11.4. Action by Written Consent. Any action taken by Shareholders
may be taken without a meeting if a majority of Shareholders entitled to
vote on the matter (or such larger proportion thereof as shall be required
by any express provision of law or the Declaration of Trust or these By-laws)
consent to the action in writing and such written consents are filed with the
records of the meetings of Shareholders. Such consent shall be treated for
all purposes as a vote taken at a meeting of Shareholders.

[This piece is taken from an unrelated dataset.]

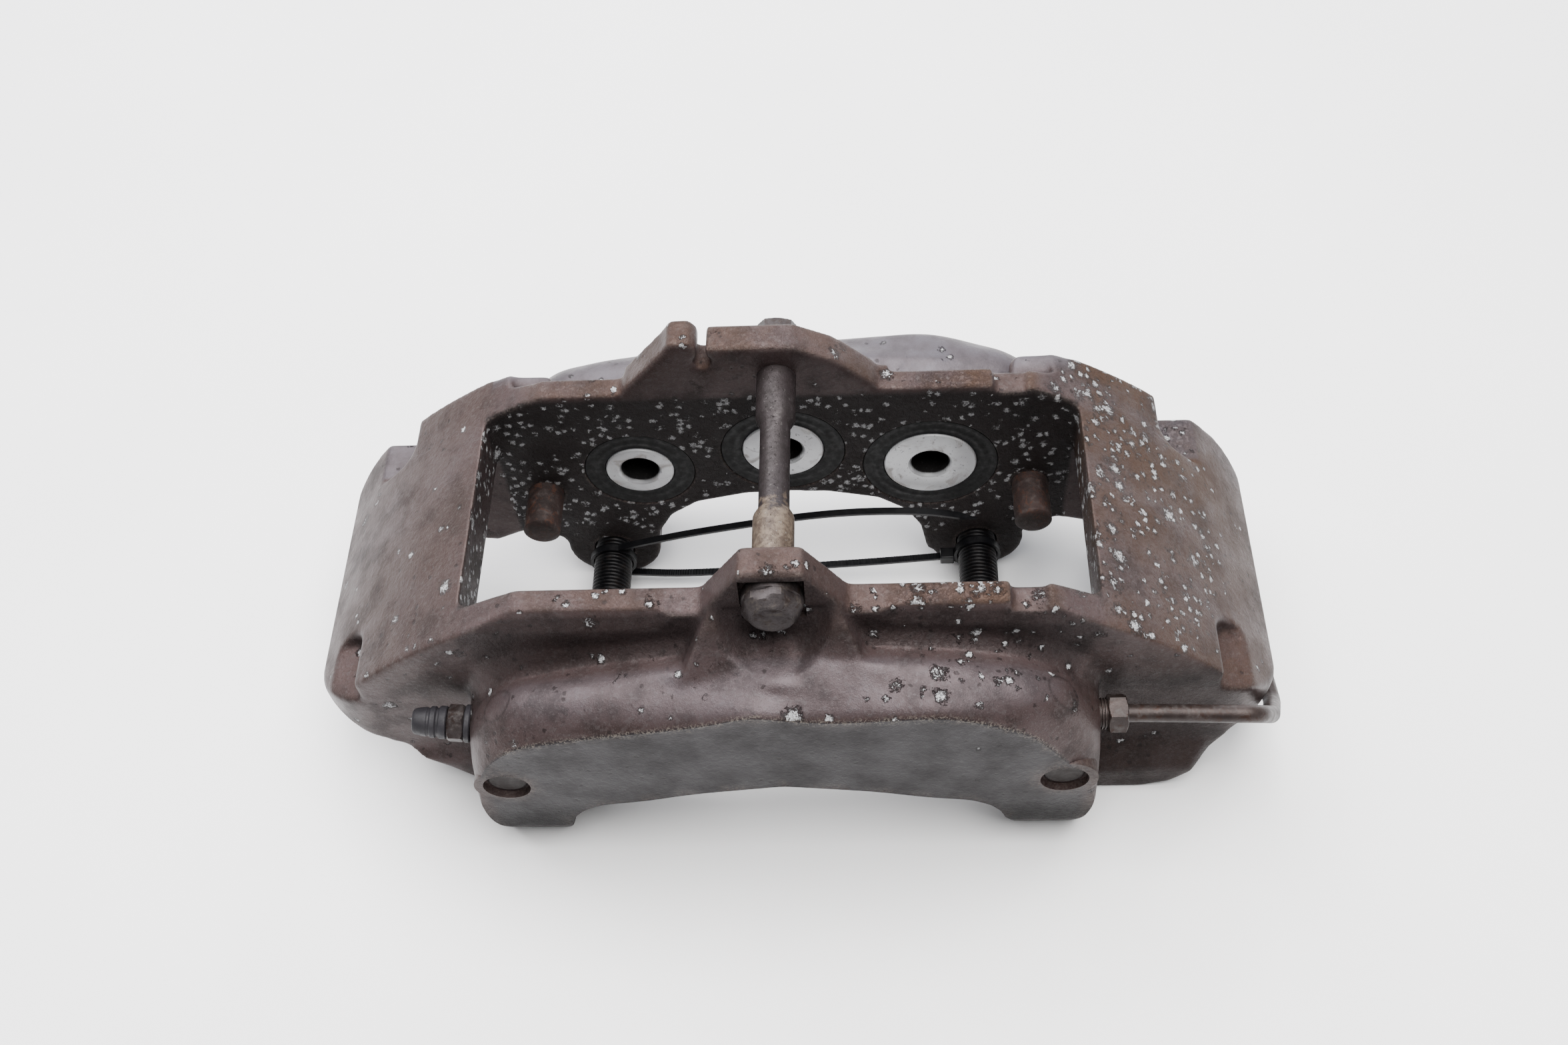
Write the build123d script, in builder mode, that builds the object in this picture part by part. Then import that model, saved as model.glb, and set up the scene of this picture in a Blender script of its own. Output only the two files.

11.5. Record Dates. For the purpose of determining the Shareholders
who are entitled to vote or act at any meeting or any adjournment thereof, or
who are entitled to receive payment of any dividend or of any other
distribution, the Trustees may from time to time fix a time, which shall be
not more than 60 days before the date of any meeting of Shareholders or the
date for the payment of any dividend or of any other distribution, as the
record date for determining the Shareholders having the right to notice of
and to vote at such meeting and any adjournment thereof or the right to
receive such dividend or distribution, and in such case only Shareholders of
record on such record date shall has such right notwithstanding any transfer
of shares on the books of the Trust after the record date; or without fixing
such record date and Trustees may for any of such purposes close the register
or transfer books for all or any part of such period.
Article 12
Amendments to the By-laws
12.1. General. These By-laws may be amended or repealed, in whole
or in part, by a majority of the Trustees then in office at any meeting of
the Trustees, or by one of more writings signed by such a majority.